(3D code data)
▽
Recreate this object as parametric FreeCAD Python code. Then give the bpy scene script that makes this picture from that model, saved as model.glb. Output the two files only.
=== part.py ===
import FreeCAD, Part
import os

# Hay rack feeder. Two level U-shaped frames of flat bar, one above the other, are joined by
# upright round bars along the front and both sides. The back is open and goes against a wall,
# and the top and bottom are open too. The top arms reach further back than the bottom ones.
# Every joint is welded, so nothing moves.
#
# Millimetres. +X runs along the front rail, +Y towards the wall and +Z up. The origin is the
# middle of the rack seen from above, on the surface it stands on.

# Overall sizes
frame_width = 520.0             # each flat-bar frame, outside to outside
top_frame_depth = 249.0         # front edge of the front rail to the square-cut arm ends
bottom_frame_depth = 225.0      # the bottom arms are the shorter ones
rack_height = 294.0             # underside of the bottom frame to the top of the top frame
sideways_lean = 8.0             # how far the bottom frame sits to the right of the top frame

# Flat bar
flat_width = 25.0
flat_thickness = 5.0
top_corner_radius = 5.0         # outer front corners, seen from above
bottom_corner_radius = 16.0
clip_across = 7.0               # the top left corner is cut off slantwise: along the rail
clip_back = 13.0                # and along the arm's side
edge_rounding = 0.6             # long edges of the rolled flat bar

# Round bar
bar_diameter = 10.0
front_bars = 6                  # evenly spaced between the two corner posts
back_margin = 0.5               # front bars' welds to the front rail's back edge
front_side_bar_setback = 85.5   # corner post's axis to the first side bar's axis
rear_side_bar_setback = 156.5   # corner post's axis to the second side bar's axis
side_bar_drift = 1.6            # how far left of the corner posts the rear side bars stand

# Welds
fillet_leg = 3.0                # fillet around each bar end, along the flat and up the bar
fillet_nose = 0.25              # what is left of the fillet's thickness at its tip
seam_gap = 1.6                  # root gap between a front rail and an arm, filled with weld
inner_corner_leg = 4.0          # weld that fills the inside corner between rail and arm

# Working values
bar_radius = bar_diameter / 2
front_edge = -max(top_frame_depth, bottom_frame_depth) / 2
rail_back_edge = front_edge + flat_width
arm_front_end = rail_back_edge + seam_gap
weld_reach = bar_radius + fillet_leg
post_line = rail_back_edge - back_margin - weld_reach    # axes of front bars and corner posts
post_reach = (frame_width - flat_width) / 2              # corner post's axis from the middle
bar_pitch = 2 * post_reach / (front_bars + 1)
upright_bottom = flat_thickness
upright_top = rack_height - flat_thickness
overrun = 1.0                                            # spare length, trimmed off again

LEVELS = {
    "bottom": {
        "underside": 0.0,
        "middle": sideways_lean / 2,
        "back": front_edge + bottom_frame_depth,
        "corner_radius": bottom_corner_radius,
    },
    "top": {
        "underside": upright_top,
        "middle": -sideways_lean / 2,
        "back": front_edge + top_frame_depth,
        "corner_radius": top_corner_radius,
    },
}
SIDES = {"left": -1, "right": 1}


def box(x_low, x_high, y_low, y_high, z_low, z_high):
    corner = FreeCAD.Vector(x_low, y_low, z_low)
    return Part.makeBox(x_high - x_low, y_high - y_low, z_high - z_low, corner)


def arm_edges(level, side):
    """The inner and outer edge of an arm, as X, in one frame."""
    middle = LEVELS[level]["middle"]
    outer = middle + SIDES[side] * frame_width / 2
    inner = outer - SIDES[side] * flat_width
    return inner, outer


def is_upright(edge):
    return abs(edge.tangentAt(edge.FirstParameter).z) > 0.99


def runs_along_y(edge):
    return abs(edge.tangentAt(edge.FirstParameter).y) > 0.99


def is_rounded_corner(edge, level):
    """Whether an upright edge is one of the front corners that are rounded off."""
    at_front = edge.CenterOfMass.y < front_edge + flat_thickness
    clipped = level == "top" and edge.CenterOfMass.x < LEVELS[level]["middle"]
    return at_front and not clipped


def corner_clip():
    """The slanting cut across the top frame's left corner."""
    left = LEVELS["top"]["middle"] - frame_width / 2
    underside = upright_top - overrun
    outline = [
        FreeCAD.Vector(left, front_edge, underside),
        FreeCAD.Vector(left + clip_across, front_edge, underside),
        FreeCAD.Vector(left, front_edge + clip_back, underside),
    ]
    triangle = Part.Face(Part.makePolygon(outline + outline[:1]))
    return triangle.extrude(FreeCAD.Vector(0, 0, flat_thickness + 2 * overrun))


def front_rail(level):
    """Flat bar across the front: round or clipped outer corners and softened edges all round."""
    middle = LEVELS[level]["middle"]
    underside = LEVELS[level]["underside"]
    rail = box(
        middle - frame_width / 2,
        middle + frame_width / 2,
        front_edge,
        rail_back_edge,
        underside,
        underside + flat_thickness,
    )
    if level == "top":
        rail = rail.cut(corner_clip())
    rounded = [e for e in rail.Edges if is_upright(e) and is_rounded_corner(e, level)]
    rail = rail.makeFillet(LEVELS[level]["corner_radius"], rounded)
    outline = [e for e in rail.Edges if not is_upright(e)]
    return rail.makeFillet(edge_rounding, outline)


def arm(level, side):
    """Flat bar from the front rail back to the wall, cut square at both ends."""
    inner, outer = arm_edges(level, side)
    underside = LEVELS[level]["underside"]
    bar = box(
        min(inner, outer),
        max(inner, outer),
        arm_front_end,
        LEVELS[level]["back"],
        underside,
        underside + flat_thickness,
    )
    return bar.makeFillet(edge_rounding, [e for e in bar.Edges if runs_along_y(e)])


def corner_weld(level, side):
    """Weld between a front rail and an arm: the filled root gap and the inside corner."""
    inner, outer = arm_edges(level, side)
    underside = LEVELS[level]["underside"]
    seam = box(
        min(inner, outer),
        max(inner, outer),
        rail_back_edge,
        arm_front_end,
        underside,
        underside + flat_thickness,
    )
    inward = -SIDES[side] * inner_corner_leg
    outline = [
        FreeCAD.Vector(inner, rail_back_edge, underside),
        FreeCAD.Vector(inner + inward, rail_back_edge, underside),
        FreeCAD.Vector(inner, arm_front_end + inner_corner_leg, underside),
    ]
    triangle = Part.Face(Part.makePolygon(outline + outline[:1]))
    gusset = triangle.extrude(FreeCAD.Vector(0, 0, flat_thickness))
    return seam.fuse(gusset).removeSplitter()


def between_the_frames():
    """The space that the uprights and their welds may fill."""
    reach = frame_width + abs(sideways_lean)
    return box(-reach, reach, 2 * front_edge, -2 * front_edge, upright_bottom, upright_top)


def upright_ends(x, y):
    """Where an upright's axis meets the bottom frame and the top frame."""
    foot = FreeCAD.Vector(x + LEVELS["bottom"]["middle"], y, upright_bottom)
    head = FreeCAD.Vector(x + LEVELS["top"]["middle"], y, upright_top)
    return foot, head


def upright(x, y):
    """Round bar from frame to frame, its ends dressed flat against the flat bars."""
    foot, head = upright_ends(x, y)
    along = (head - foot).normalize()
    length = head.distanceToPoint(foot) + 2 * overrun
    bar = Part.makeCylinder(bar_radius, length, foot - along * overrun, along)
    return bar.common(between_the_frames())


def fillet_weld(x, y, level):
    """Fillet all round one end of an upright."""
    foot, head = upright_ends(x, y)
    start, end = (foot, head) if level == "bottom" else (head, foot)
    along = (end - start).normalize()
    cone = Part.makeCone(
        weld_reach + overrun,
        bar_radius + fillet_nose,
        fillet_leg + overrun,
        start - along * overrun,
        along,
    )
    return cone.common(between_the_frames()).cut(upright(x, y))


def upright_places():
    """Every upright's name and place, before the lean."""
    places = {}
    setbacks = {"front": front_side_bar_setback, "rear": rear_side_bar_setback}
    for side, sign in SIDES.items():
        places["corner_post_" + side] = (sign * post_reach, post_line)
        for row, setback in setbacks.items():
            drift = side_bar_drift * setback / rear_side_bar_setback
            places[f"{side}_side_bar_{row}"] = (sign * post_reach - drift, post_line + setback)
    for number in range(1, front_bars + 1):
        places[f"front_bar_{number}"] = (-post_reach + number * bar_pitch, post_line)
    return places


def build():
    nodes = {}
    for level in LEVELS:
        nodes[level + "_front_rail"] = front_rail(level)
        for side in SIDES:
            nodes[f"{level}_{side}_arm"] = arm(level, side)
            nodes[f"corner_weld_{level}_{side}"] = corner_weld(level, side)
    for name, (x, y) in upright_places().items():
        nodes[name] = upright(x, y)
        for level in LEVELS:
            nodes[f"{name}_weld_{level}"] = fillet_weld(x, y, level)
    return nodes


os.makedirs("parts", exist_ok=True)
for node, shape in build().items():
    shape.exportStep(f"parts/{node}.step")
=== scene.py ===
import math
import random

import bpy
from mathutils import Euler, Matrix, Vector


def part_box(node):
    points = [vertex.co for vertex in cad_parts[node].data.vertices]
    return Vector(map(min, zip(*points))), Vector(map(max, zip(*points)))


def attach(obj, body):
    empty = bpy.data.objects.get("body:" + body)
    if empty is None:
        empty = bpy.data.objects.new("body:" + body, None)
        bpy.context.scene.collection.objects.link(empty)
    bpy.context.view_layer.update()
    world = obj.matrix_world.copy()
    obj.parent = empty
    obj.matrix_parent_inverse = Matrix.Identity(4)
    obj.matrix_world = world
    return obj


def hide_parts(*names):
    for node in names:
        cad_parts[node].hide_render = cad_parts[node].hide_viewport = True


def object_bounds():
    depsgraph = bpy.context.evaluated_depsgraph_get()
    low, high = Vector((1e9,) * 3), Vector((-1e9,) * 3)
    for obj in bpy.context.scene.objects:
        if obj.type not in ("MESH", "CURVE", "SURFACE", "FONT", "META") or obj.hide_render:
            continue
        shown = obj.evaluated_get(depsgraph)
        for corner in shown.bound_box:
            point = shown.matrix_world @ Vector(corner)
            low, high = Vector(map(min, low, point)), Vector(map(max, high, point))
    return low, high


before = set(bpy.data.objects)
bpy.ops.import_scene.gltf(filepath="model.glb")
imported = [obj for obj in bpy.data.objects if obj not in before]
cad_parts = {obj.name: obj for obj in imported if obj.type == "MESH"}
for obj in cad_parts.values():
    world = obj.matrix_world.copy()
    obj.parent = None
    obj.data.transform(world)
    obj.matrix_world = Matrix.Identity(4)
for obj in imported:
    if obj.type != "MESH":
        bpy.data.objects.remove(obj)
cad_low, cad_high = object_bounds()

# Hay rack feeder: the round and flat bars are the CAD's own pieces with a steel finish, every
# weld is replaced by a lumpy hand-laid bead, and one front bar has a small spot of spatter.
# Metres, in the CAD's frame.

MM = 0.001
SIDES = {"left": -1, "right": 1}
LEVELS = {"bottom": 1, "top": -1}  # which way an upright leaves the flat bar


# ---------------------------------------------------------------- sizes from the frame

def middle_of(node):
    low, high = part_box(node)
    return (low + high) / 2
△
▽
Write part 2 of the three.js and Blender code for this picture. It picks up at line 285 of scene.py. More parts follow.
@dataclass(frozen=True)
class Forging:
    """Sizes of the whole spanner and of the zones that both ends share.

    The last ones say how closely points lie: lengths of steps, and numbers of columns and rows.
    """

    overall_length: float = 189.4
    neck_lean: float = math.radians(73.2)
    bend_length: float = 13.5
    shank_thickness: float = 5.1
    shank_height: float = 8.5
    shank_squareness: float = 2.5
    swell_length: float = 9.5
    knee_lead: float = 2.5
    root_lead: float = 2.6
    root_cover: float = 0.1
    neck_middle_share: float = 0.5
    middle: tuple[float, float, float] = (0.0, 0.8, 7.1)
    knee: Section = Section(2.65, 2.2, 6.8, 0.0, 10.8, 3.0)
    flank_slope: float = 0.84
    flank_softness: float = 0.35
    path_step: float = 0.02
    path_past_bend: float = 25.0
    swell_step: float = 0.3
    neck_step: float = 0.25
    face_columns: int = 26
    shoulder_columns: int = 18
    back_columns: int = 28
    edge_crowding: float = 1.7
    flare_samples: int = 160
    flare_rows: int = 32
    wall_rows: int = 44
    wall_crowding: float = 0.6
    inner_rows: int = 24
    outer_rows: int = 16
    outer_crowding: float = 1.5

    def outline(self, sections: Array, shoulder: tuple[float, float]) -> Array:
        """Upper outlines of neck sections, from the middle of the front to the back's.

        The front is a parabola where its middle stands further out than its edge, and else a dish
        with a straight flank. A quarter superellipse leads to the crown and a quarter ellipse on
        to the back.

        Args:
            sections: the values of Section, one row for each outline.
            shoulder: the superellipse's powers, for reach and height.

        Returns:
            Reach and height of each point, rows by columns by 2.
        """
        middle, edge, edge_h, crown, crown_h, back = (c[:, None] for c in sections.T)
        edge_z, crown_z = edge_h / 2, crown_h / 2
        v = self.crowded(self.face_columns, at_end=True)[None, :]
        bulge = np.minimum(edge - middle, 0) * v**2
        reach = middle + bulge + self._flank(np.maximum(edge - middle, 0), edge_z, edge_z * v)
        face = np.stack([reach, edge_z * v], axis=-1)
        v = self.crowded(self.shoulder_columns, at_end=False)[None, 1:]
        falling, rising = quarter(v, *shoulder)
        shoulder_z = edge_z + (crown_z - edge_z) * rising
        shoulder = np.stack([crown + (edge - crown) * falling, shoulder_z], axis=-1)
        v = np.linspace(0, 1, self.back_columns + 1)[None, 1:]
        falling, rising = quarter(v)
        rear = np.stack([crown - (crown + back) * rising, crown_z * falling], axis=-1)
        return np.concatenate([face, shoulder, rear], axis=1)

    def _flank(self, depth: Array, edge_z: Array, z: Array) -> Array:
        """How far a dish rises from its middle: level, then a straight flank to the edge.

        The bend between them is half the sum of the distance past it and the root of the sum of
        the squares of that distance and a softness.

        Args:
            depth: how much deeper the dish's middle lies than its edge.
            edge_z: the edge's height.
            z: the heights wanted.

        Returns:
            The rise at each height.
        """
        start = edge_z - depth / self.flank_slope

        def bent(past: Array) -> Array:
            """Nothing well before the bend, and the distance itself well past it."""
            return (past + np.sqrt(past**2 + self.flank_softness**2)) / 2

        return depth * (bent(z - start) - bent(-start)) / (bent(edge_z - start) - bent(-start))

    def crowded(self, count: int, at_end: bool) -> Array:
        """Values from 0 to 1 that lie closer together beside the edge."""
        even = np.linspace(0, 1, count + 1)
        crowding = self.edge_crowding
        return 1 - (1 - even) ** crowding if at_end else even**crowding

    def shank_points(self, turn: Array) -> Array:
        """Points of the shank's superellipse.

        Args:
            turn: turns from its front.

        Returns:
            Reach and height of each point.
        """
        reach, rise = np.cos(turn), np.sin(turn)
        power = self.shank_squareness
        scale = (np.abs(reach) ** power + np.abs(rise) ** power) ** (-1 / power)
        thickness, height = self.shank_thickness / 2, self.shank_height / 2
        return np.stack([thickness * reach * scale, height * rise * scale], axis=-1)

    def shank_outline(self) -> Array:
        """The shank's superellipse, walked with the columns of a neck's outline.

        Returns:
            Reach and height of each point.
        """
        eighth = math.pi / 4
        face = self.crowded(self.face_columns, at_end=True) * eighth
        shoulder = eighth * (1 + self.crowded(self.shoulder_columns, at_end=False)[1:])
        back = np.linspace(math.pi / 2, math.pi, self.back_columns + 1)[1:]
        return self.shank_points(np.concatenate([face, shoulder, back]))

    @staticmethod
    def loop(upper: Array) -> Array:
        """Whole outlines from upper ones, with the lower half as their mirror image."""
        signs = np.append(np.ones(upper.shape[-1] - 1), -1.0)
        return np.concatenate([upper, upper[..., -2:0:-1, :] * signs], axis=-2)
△
_The task_: Retype, exactly and in full, the lines above from the one containing "Recreate this object" through the one containing "# middle of".

_Task result_:
Recreate this object as parametric FreeCAD Python code. Then give the bpy scene script that makes this picture from that model, saved as model.glb. Output the two files only.
=== part.py ===
import FreeCAD, Part
import os

# Hay rack feeder. Two level U-shaped frames of flat bar, one above the other, are joined by
# upright round bars along the front and both sides. The back is open and goes against a wall,
# and the top and bottom are open too. The top arms reach further back than the bottom ones.
# Every joint is welded, so nothing moves.
#
# Millimetres. +X runs along the front rail, +Y towards the wall and +Z up. The origin is the
# middle of the rack seen from above, on the surface it stands on.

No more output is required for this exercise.